The purple barley has a lush almost wine-coloured glossiness before cooking, and is known as a hull-free barley – thus not requiring pearling. Better for you – keeps all the germ, etc. With a series of storms marching towards us, I cooked up a pot of the purple barley yesterday, and flavoured it simply using bay leaves, dehydrated red and green bell pepper from a recent visit to Penzeys, and dehydrated onion (altho shallot would also do nicely). It cooked in about an hour and a half, simmering on low, with a grain:liquid ratio of 1:2½ using water, altho you could use broth. Since I did a large batch I wanted to keep my options open since it would be used in different dishes. After cooking it came out a bit more subdued in colour, but still nicely textured and pretty.
I let it cool, and it absorbed all the remaining liquid, then I cooled it in the fridge for supper.
The salad I assembled was a simple fresh spinach, with shreds of red cabbage and roasted zucchini, chopped green apple, with a mound of the barley to which I had added some good feta in chunks, and dressed all lightly with a garlic-olive oil-lemon juice vinaigrette. The result had some of the same appeal of a lentil salad I have had many times over the years at Greens at Fort Mason in the City, altho I like the barley better (maybe that is because barley likes me a bit better than lentils).
❦ notes on the gift of citrus: find good things to do quickly….not usually a problem
However, I was a little stumped when a good friend gifted us a precious Bergamot orange. Since I keep a pretty good supply of Earl Grey on hand, and actually have Bergamot essential oil as part of our blending library for soap scents, I was determined that this be used in a special way. Trust Clotilde of Chocolate & Zucchini to point me in the right direction. She had a lovely delicate salad using the tart juice of the bergamot. I also could not resist zesting it – it has a heady and lush perfume top note, which is funny since I often don’t like floral notes – I have a complete aversion to neroli (the essential oil from the blossom of the bitter orange tree). But this bergamot zest, even in a tiny amount, was like opening a fresh tin of lovely Earl Grey from the best sources.
I made the salad twice. The first time with some lovely oyster mushrooms and Pink Lady apples, but not having mâche on hand, I simply prepared the apples, tossing them in the bergamot juice from half the orange, while I sauteed the mushrooms that I had chunked. It is a very pale salad, and extremely delicate in flavour. I made the dressing per the recipe. I had never had such a subtle combination of flavours.

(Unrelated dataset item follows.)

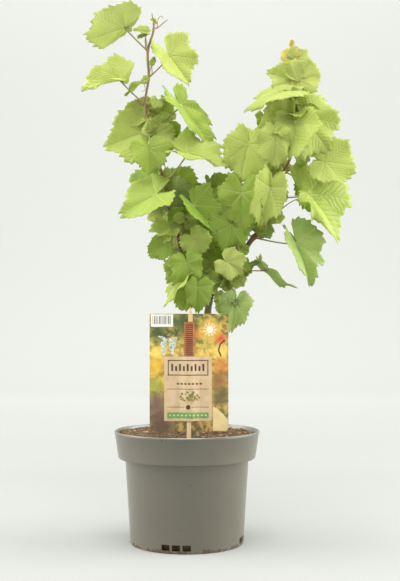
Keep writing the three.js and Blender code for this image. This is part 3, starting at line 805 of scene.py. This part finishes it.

In the second try, I looked again for mâche, but it just wasn’t in the market, so I used a blend of baby lettuces. I made the complete recipe with pecans in place of the walnuts and having used up my oyster ‘shrooms greedily the previous night, I used some lovely brown beech mushrooms (cultivated, like a more interesting larger sibling to enoki mushrooms, found in an asian market). It was still lovely, but perhaps, with the lettuces, the subtle flavours were a bit overwhelmed.
We preferred the abridged apple + mushroom version. In both salads, I added the zest – it was too lovely not to use – and honored the kind friend who shared this exotic bounty.